Oh thank you, Lord - for that wonderful truth. I am who I am...and I am your beloved Daughter.
GOD BLESS, Sarah - you are beautiful.
This made me want to cry. I love love loved this post!
I agree, it is our flaws that make us unique, and usually they are the very thing God can use for His glory. I have battled with having flaws. I though of them as weaknesses. Then I learned that God's strength is made perfect in weakness...so now I'm thankful for my flaws.
Hi sweet Sarah,
Thank you for joining My New Blog!! I am so happy to see you visiting me, Sarah dearest.
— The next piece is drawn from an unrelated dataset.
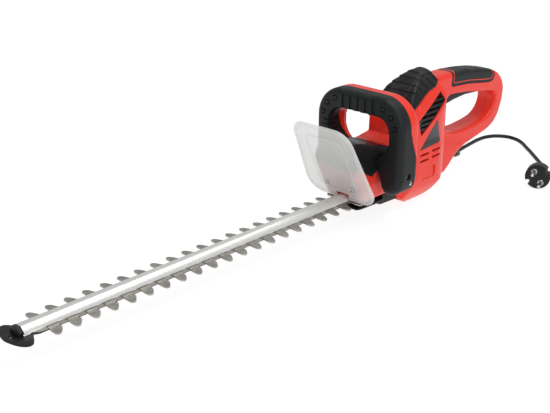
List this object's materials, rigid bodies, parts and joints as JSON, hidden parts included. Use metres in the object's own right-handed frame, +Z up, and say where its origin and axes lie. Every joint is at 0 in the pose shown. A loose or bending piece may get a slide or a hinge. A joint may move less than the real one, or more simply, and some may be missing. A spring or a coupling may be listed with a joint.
{
  "type": "hedge trimmer",
  "caption": "Corded electric hedge trimmer: double-sided reciprocating blades, looped front handle with a hand guard, rear D handle with trigger, short mains lead.",
  "frame": {"origin": "on the standing surface, under the middle of the machine without its cord; the surface touches the flat of the belly", "axes": "+X along the blades to their tip, +Y to the left of the user, +Z up, square to the blades"},
  "size_m": [0.9986, 0.2147, 0.187],
  "materials": {
    "red_plastic": "satin injection-moulded ABS, fine spark texture",
    "black_plastic": "matt moulded nylon",
    "soft_grip": "soft overmoulded elastomer, matt",
    "clear_guard": "translucent milky polycarbonate, satin",
    "blade_steel": "ground spring steel",
    "bright_steel": "zinc-plated steel",
    "rail_aluminium": "satin anodised extrusion",
    "cast_aluminium": "as-cast",
    "copper": "enamelled winding copper",
    "brass": "pressed brass",
    "switch_plastic": "moulded phenolic",
    "nylon": "natural nylon",
    "cord_rubber": "smooth rubber sheath"
  },
  "bodies": {
    "machine": {"left_housing": "red_plastic", "right_housing": "red_plastic", "housing_screw_1": "bright_steel", "housing_screw_2": "bright_steel", "housing_screw_3": "bright_steel", "housing_screw_4": "bright_steel", "housing_screw_5": "bright_steel", "motor_cap": "black_plastic", "gear_cowl": "black_plastic", "rear_grip": "soft_grip", "left_vent_grille": "black_plastic", "left_badge_plate": "black_plastic", "right_vent_grille": "black_plastic", "right_badge_plate": "black_plastic", "base_plate": "black_plastic", "cutter_rail": "rail_aluminium", "support_bar": "black_plastic", "rail_bolt_1": "bright_steel", "rail_bolt_2": "bright_steel", "rail_bolt_3": "bright_steel", "rail_bolt_4": "bright_steel", "rail_bolt_5": "bright_steel", "tip_guard": "black_plastic", "crank_bearing": "bright_steel", "gear_case_plate": "cast_aluminium", "lower_motor_bearing": "bright_steel", "upper_motor_bearing": "bright_steel", "stator": "blade_steel", "left_brush_holder": "brass", "right_brush_holder": "brass", "front_handle_grip": "soft_grip", "front_handle_back": "red_plastic", "front_switch": "switch_plastic", "handle_screw_1": "bright_steel", "handle_screw_2": "bright_steel", "handle_screw_3": "bright_steel", "handle_screw_4": "bright_steel", "hand_guard": "clear_guard", "guard_screw_1": "bright_steel", "guard_screw_2": "bright_steel", "trigger_pin": "bright_steel", "trigger_switch": "switch_plastic", "strain_relief": "cord_rubber", "cord": "cord_rubber", "plug_body": "cord_rubber", "plug_pin_1": "bright_steel", "plug_pin_2": "bright_steel"},
    "crank": {"drive_gear": "bright_steel", "crank_shaft": "bright_steel"},
    "rotor": {"motor_shaft": "bright_steel", "armature": "copper", "commutator": "copper", "fan": "nylon"},
    "upper_cutter": {"upper_blade": "blade_steel"},
    "lower_cutter": {"lower_blade": "blade_steel"},
    "front_switch_bar": {"front_switch_bar": "black_plastic"},
    "trigger": {"rear_trigger": "soft_grip"}
  },
  "joints": [
    {"name": "crank_spin", "type": "hinge", "parent": "machine", "child": "crank", "pos_m": [-0.18987, 0, 0.0435], "axis": [0, 0, 1], "continuous": true},
    {"name": "rotor_spin", "type": "hinge", "parent": "machine", "child": "rotor", "pos_m": [-0.223, 0, 0.094], "axis": [0, 0, 1], "continuous": true},
    {"name": "upper_cutter_slide", "type": "slide", "parent": "machine", "child": "upper_cutter", "axis": [1, 0, 0], "range_m": [-0.012, 0]},
    {"name": "lower_cutter_slide", "type": "slide", "parent": "machine", "child": "lower_cutter", "axis": [1, 0, 0], "range_m": [0, 0.012]},
    {"name": "front_switch_press", "type": "slide", "parent": "machine", "child": "front_switch_bar", "axis": [0, 0, 1], "range_m": [0, 0.004], "stiffness_N_per_m": 2500, "springref_m": -0.002},
    {"name": "trigger_press", "type": "hinge", "parent": "machine", "child": "trigger", "pos_m": [-0.395, 0, 0.135], "axis": [0, -1, 0], "range_deg": [0, 4.5], "stiffness_Nm_per_rad": 3, "springref_deg": -3.44}
  ],
  "couplings": [
    {"joint": "rotor_spin", "follows": "crank_spin", "ratio": -6.5714},
    {"joint": "lower_cutter_slide", "follows": "upper_cutter_slide", "ratio": -1}
  ]
}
Welcome Aboard at anytime!!
I also follow your wonderful blog with great food for thoughts, and thoughts provoking topics. I just love reading your compositions. They inspire me with the sublime touch of your wonderful heart.
God may bless you all, Sarah, and those you love!!
All the Best,
Starry.
Your daughter seems to be wise beyond her years, but I will bet that she has picked up attitudes from you, maybe more than you realized you were teaching.
Unfortunately some people pass on there sad life experiences to their young, keeping a desastrous train moving forward, but you have not only put the brakes on, you have given your family a lovely, safe direction to go.
YES! Being perfect DOES mean being flawed. I think we tend to forget that God loves us just the way we are. Each one of us is unique and very special to Him. That was a hard lesson to learn...it took half my life just to get to this turning point. Your daughter is already on the right path...
Wow, I'm amazed a child said something so insightful. You've got special children, and it's obvious they know they are loved.